■ Set exercise
Write out, character for character, the line containing "Write the OpenSCAD" and all lines after it up to the end of the listing.

Records with modeling code
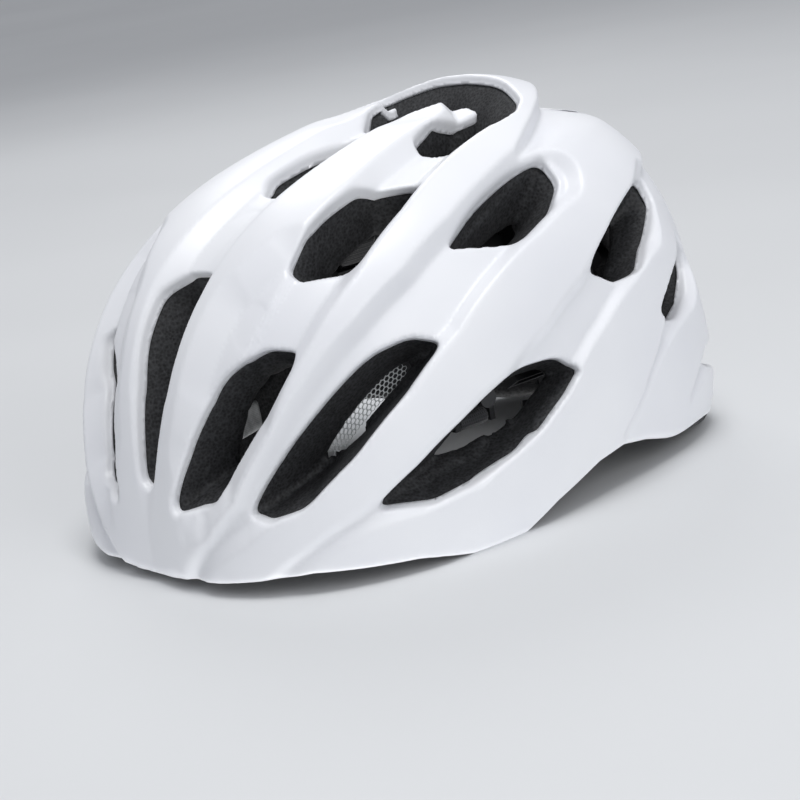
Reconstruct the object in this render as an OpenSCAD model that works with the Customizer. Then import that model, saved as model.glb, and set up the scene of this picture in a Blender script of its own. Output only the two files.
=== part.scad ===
// Vented road cycling helmet. Front is -Y, the wearer's left is +X, up is +Z.
// The ground plane the rim stands on is z = 0.

/* [Shell] */
// Reach of the shell in front of the head centre
shell_front = 148.6; // [135:0.1:160]
// Reach of the shell behind the head centre
shell_rear = 132.4; // [120:0.1:145]
// Half width of the shell
shell_side = 102.5; // [92:0.1:110]
// Height of the crown above the head centre
shell_crown = 117; // [105:0.5:125]
// How far the dome would curve in below the head centre
shell_low = 98.9; // [90:0.1:110]
// Squareness of the dome, 2 is an ellipsoid
shell_square = 2.6; // [2:0.1:3]
// Height of the head centre above the ground
centre_z = 43; // [35:1:50]
// Wall of the shell
shell_t = 2.2; // [1.5:0.1:3]
// Depth of the valleys between the ribs, as a share of the full depth
valley_scale = 1; // [0.3:0.05:1.1]

/* [Liner] */
// Reach of the head hollow in front of the head centre
head_front = 122; // [112:1:126]
// Reach of the head hollow behind the head centre
head_rear = 112; // [102:1:115]
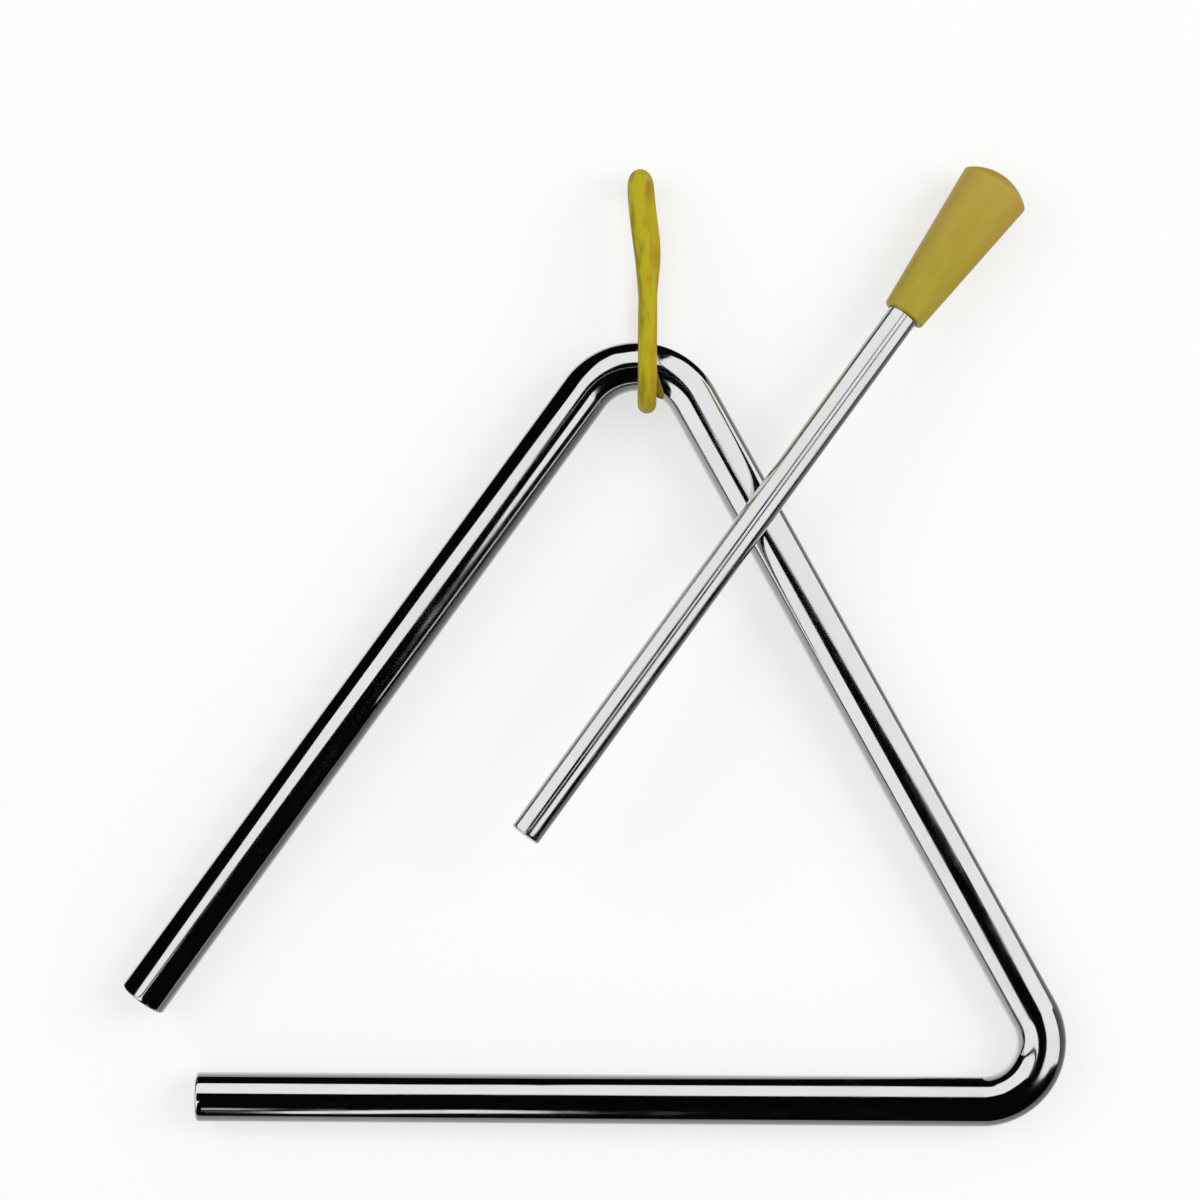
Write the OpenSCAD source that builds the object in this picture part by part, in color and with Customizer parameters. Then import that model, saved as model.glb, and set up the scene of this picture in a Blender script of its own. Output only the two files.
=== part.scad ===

■ Full output
Write the OpenSCAD source that builds the object in this picture part by part, in color and with Customizer parameters. Then import that model, saved as model.glb, and set up the scene of this picture in a Blender script of its own. Output only the two files.
=== part.scad ===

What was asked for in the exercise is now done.